Following is a recent short e-mail exchange about a similar subject:
I have decided that when you're dealing with computers and e-mail, time goes through some strange warps. I have no control over the time here at work. When we log in, our PC clocks are slaved to the server clock, so I have no control over the time setting. Right now, according to my computer clock, it is 3:48:20 PM Pacific Standard Time. (Yes, Windows 95 is aware of the shift to and from Daylight time, and if you are at your computer as 2:00 AM rolls by on the penultimate Saturday in October, it will set your clock back to 1:00 AM and do it again an hour later and on and on forever.) However, according to my watch, which is synched with the BART clocks, it is only 3:45:40, so I am forever rushed by my computer clock.

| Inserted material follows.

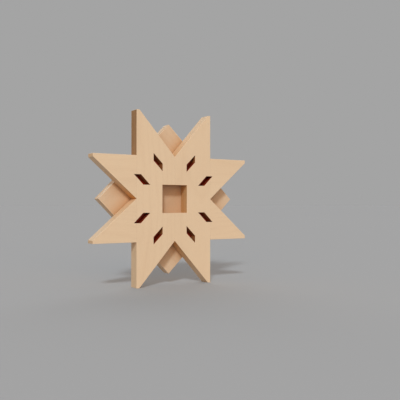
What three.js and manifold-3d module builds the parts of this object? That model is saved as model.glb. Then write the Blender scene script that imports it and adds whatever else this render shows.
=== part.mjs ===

Your last e-mail message was stamped 5:39 PM, which, as we have noted, must be Compuserve Standard Time, because it arrived in my In box at 2:58 PM, nearly 3 hours before it was sent.
I wonder whatever happened to my ball clock. Sometimes I miss the sound of those rolling steel balls, plastic tracks and flipping levers. Over the years at my previous job I lost quite a few of my balls, and eventually time would freeze at 12:59.
Hmmm...what does it all mean? Why do so many businesses continue to use clocks when it becomes more and more obvious every day that time is completely irrelevant?